SPY MELODRAMA ... Jerky, badly composed efforts at experimentation with tricky film technique ... Parts will leave average spectator befuddled ... Lorre's adroit performance helps ... Rates ** generally; perhaps slightly better for action houses.

83 Minutes

Madeleine Carroll ... Peter Lorre ... John Gielgud ... Robert Young ... Percy Marmont

Directed by Alfred Hitchcock

Alfred Hitchcock, "England's greatest director," hasn't done quite so well by this spy story. In an effort to individualize the film he employed some dubious technical tricks to gain effect and turned out a jerky, halting job that will annoy many spectators, because it will befuddle them. Furthermore, it has particularly poor recording. Had the directorial and editing work been smoother, "Secret Agent" would have been a much more satisfactory film. As is, it has Peter Lorre in another of his phlegmatic killer roles. He can commit murder more nonchalantly than any other actor on the screen. Madeleine Carroll and a newcomer to these shores, John Gielgud, provide the romantic interest, which suffers from the same indecisive treatment as most of the other portions of the story. Purportedly adapted from spy stories by W. Somerset Maugham, "Agent" is a bit outdated and suffers from Mr. Hitchcock's unsuccessful experiments. It should get fair grosses in action houses and can do better with strong exploitation.

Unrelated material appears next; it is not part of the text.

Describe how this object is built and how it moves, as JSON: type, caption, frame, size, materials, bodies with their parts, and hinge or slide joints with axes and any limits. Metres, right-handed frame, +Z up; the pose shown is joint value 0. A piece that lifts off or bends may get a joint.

Gielgud and Madeleine Carroll, British secret service agents, are assigned to the job of locating Robert Young, a dangerous German spy. They are supplied with the assistance of Lorre, known as "The General," who kills those marked by the agents. Young, posing as an American, renews an old romance with Madeleine. He is taking her away with him, when Lorre finds out who he is. With Gielgud, they pursue and catch Young and are about to finish him off when the train is wrecked. Both Lorre and Young are pinned beneath the wreckage and the "General" kills the German while he is drinking from the flask Lorre handed him. We understand that Gielgud and Carroll are married after the war.


Action houses should sell Lorre strongly and recall his roles in "The Man Who Knew Too Much," "Mad Love" and "Crime and Punishment." Better class spots will get best results by plugging Carroll and Hitchcock, latter as director of "39 Steps."